My very clever mate ‘Toddy’ has written a paper about being British which he has ‘promoted’ by sending out one of those ‘spam-fact-emails’.
Because he is great and the subject matter is interesting, I thought I’d present it so you can either all laugh or cringe at the content.
Being British is about driving in a German car to an Irish pub for a Belgian beer, then travelling home … grabbing an Indian curry or a Turkish kebab on the way … to sit on some Swedish furniture and watch an American show on a Japanese TV.
And why is this interesting?
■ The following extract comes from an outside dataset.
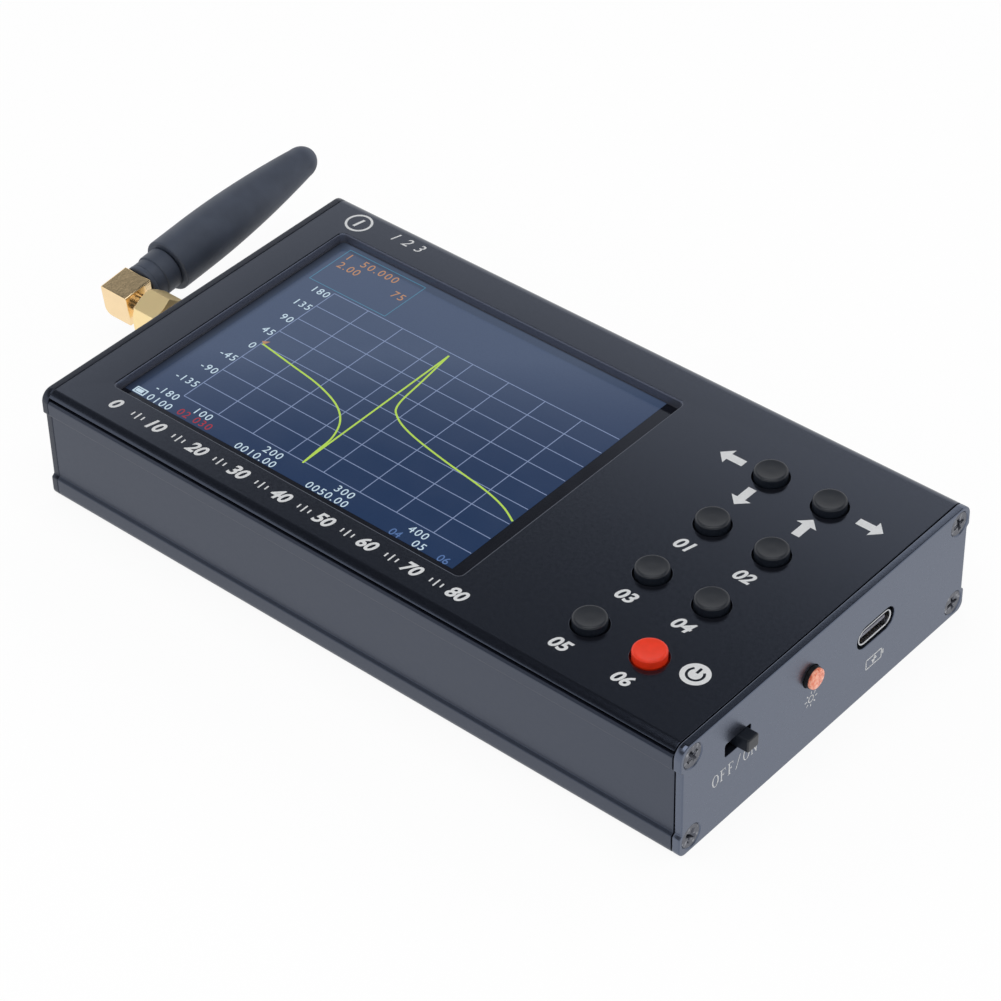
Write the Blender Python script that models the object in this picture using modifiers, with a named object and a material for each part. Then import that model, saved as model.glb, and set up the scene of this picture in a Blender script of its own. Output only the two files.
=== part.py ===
"""Handheld vector network analyzer with a display, eight keys and an elbow stub antenna.

Metres, +Z up. The origin is the centre of the case's underside. The display faces +Z, the
charging socket and the power switch are in the end plate at +X, and the antenna is at -X.
"""

import math

import bmesh
import bpy
from mathutils import Vector

MM = 0.001

# Fits that every piece shares
GAP = 0.3 * MM
THREAD_GAP = 0.25 * MM
OVERRUN = 1.0 * MM
WELD = 0.001 * MM

# Facets round a full circle, from small pieces to the antenna, and round a quarter of one
SMALL_STEPS = 12
COARSE_STEPS = 16
FINE_STEPS = 22
ANTENNA_STEPS = 30
ARC_STEPS = 5

# Height stack inside the case, from the floor up
FLOOR_THICKNESS = 1.8 * MM
BATTERY_THICKNESS = 6.0 * MM
BATTERY_HEADROOM = 1.4 * MM
BOARD_THICKNESS = 1.6 * MM
SPACER_HEIGHT = 2.9 * MM
TRAY_FLOOR = 1.0 * MM
LCD_THICKNESS = 3.0 * MM
LENS_GAP = 0.4 * MM
PANEL_THICKNESS = 1.6 * MM

# Case section across its length
CORNER_RADIUS = 2.2 * MM
BOTTOM_RADIUS = 2.0 * MM
SEAM_DROP = 1.1 * MM
SEAM_SLOPE = 0.08 * MM
LIP_HEIGHT = 4.4 * MM
LIP_SLOPE = 0.5 * MM
LEDGE_HEIGHT = 4.7 * MM
LEDGE_SLOPE = 0.9 * MM
RECESS_DEPTH = 0.6 * MM
RECESS_WALL = 1.2 * MM
LIP_WALL = 0.85 * MM
INNER_STEP = 1.0 * MM
SLOT_RIB_DEPTH = 1.5 * MM
SLOT_RIB_THICKNESS = 1.2 * MM

# End screws, their ports in the extrusions and the end plates
PLATE_THICKNESS = 1.5 * MM
PLATE_CHAMFER = 0.2 * MM
SCREW_SHANK_RADIUS = 1.1 * MM
SCREW_HEAD_RADIUS = 2.2 * MM
SCREW_LENGTH = 8.0 * MM
SCREW_HEAD_SINK = 0.12 * MM
SCREW_POINT = 0.6 * MM
COUNTERSINK_RADIUS = 2.4 * MM
CROSS_REACH = 1.25 * MM
CROSS_WIDTH = 0.5 * MM
CROSS_DEPTH = 0.8 * MM
PORT_WALL = 0.5 * MM
PORT_DROP = 2.75 * MM
PORT_RISE = 2.96 * MM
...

Because Brits are suspicious of most things foreign!
Then there’s the weird things about being British …
Only in Britain do supermarkets make sick people walk all the way to the back of the shop to get their prescriptions while healthy people can buy cigarettes at the front.
Only in Britain do banks leave both doors open and chain the pens to the counters.
Only in Britain do we leave cars worth thousands of pounds on the drive and lock our junk and cheap lawn mower in the garage.
Only in Britain do we use answering machines to screen calls then use call waiting so we don’t miss calls from people we didn’t want to talk to in the first place.
Only in Britain are there disabled parking places in front of a skating rink.
And if proof were needed that we are fast approaching Yank-levels of stupidity, get-a-load of these sad facts …
THREE Brits die each year testing if a 9v battery works on their tongue.
ONE HUNDRED AND FORTY TWO Brits were injured in 1999 by not removing all pins from new shirts.
FIFTY EIGHT Brits are injured each year by using sharp knives instead of screwdrivers.
THIRTY ONE Brits have died since 1996 by watering their Christmas tree while the fairy lights were plugged in.
NINETEEN Brits have died in the last 3 years believing that Christmas decorations were chocolate.
EIGHTEEN Brits had serious burns in 2000 trying on a new jumper with a lit cigarette in their mouth.
FIVE HUNDRED AND FORTY THREE Brits have been admitted to A&E in the last two years after trying to open bottles of beer with their teeth.
EIGHT Brits were admitted to hospital with fractured skulls incurred whilst throwing up into the toilet.
I tell you something, I might get drunk on Strepsils … I might embarrass myself on boats to Denmark … I might like Queen and support Nottingham Forest, but my God, am I glad I am only half British! Then again, I am responsible for this!